Besides rats, we have ticks here at Fort Doberdale. I’ve been spending the last few weeks working on this problem. Today, I rounded it out by stopping at Home Depot for yard spray being the dogs and the house have been treated. The customer service dude told me that ticks have been a big problem here for the last 3 years. Would that coincide with the hurricanes? Or could it be a combination of my new mulch and wild varmints and neighboring kitty cats and the rodeo arena we visit? Whatever the case, it was a day of shopping and spraying, and worst of all, inhaling that stuff. It’s done. I hope to goodness it works. Those ticks love my old mann … Regis.

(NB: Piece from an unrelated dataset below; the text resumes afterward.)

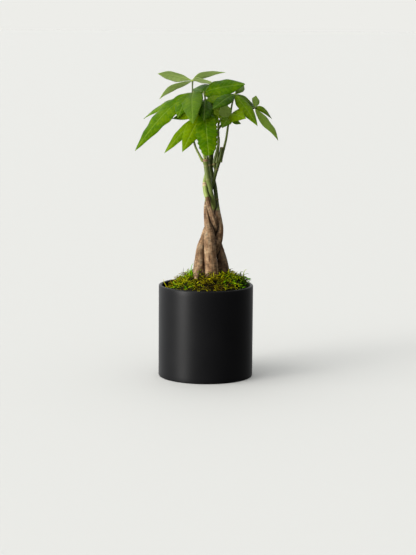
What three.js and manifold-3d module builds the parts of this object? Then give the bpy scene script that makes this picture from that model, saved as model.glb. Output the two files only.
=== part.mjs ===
import * as THREE from 'three';
import { mergeVertices } from 'three/addons/utils/BufferGeometryUtils.js';
import Module from 'manifold-3d';

const wasm = await Module();
wasm.setup();

// Potted money tree: a plain round pot, soil, a moss mound, four braided stems and ten hand-shaped leaves.
// Millimetres, +Z up. The origin is the centre of the pot's foot, and the front of the plant is towards -Y.

const GAP = 0.3; // clearance between two pieces that touch

const pot = {
  radius: 63.5, height: 124, wall: 4.5, floor: 8, rimRound: 1.9, footRound: 1.6, innerRound: 3, sides: 40,
};
const innerRadius = pot.radius - pot.wall;

const soilTop = 108;

// The mound is higher on the right, and it falls towards the wall. Broad and small lumps roughen its top.
const moss = {
  edge: 121, rise: 20, lean: 3.5, crown: 0.8, broadLump: 1.5, smallLump: 0.8, rings: 6, spokes: pot.sides,
};
const tuft = {
  count: 62, reach: 54, shortest: 3.6, tallest: 9, radius: 1.9, root: 2.5, mostLean: 0.9, seed: 11,
};
const GOLDEN_ANGLE = Math.PI * (3 - Math.sqrt(5));

// Neck is the least half width. Roof is how far the edges drop, as a share of the half width. A belly below 1
// fills the blade out towards both of its ends, and drip is what its last stretch loses. An arch below 1 is
// highest before the middle of the blade.
const blade = {
  thickness: 0.7, neck: 0.9, roof: 0.16, belly: 0.86, drip: 0.3, arch: 0.8, full: 1.05,
  stations: [0, 0.16, 0.38, 0.62, 0.84, 1], columns: [-1, -0.5, 0, 0.5, 1],
};
const petioleSize = { foot: 1.5, end: 1, knob: 2.1, sides: 6, stepsPerSpan: 3 };
const stemSize = { sides: 8, stepsPerSpan: 2 };

// Each stem is a chain of [x, y, z, radius] from its root in the soil to its cut top.
const stems = {
  stem_left: [
    [-6, -3, 86, 4.6], [-9, -5, 116, 7], [-10.2, -6.5, 140, 7.6], [-9, -6.6, 157, 6.8],
    [-7.3, -3.4, 173, 5.8], [-3.4, 0.5, 185.5, 5], [0.8, 4.5, 198, 4.5], [5.4, 7, 208.5, 4],
    [9, 5.4, 219.5, 3.7], [10.2, 1.4, 230.5, 3.3], [9.7, -2.4, 240, 3], [6.6, -5.2, 247.5, 2.8],
    [4.2, -6.2, 254, 2.8], [2.3, -6.2, 260, 2.8], [0.5, -6, 272, 2.8], [-1.9, -5.4, 285, 2.8],
    [-2.6, -5.2, 292, 3.3],
  ],
  stem_front: [
    [6, -9, 84, 5.4], [7, -13, 118, 8], [6.7, -14, 144, 8.8], [5.1, -13.6, 165, 8.2],
    [4.8, -11.6, 185.5, 7.8], [3.8, -9.4, 198, 6.3], [1.4, -6.8, 209, 4.7], [0.2, -3.2, 220, 3.8],
    [0, -0.6, 230.5, 3.2], [1.6, 1.8, 240, 2.9], [5.2, 3, 249, 2.7], [9, 1.8, 259, 2.5],
    [11.3, -1, 272, 2.3], [12.8, -2, 279, 2.4], [14.8, -2.8, 286.5, 2.7], [16.7, -3.4, 293, 3.2],
    [18.4, -4, 300, 2.4], [19.7, -4.4, 309, 2.2],
  ],
  stem_right: [
    [16, 3, 88, 4.8], [22, 4, 116, 6.8], [24, 4.4, 140, 7.2], [22.4, 5.4, 152, 6.9], [19.2, 7, 166, 6.1],
    [15.5, 8.6, 178, 5.5], [13.2, 8.8, 188, 5], [10.9, 6.6, 198.5, 4.4], [9, -0.6, 208, 3.8],
    [5.8, -8.8, 220, 3.4], [3.3, -8.6, 231, 3.2], [1.1, -7.2, 239.5, 3.1], [-1.3, -5.6, 248, 2.9],
    [-2.9, -3.6, 255, 2.4], [-3.5, -2, 259.5, 2.7], [-3.2, 1, 266, 1.6], [-2.2, 3.6, 278, 1.5],
    [-1.8, 5, 292, 1.6], [-2.6, 6.6, 305, 1.8],
  ],
  stem_back: [
    [7, 9, 86, 4.2], [6, 9, 118, 5.8], [6.4, 8.6, 145, 5.6], [9, 5.4, 161, 5.2], [12.6, 0.6, 171, 5],
    [15.6, -2.6, 179, 4.9], [17.6, -3, 188, 4.7], [18.6, -1.4, 198, 4.5], [17.7, 0.6, 208.5, 3.9],
    [16.2, 2.4, 220, 3], [14.6, 4.2, 231, 2.3], [14, 5, 243, 2], [12.7, 5.8, 255, 1.9], [11.2, 6.2, 267, 2],
    [8.6, 5.8, 274, 2.1], [6.2, 5, 280, 2.2], [5, 4.4, 288, 2.5], [4.6, 4, 301, 2.6],
  ],
};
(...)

Gramps Regis, the tick magnet

And Luna is really peeved about the whole thing. She hates ticks as much as anyone. Yes, she does.

Boo to ticks!  Luna says so.

Later on, it rained. This was a pleasant surprise as I’m always looking at innocent ways to get back at Little Big Pants Raven for the daily torment she puts me through.

Little Big Pants

One of her favorite things to do is barrel out the back door. So I put her in her crate, and Regis in the bathroom, and Luna in another crate when I open the back door for play or potty time. This is because these three are the most obnoxious going out the door. Raven just wants to be first. Luna wants to chase Bouchard and bark at him like a nagging pain in the neck. Regis gets out the door, turns around, and barks at the boys. If Bouchard doesn’t get out first, he can’t get by. Regis also snaps at passers-by. The old geezard.

So when I saw the rain, hahahahaha, do you think I went through all that trouble to put away those rascally ones? Nope. I opened the door and said, “Let’s go!” Luna and Raven were first out, and the only ones out. They did an about-face several steps out and were back over the thresh hold about the time I really got going on my laughfest.

Ahh, yes, Karma. She’s out there waiting to come out at the right time…just like the moon.

Moon over Fort Doberdale

Nature and Her workings are beautiful things.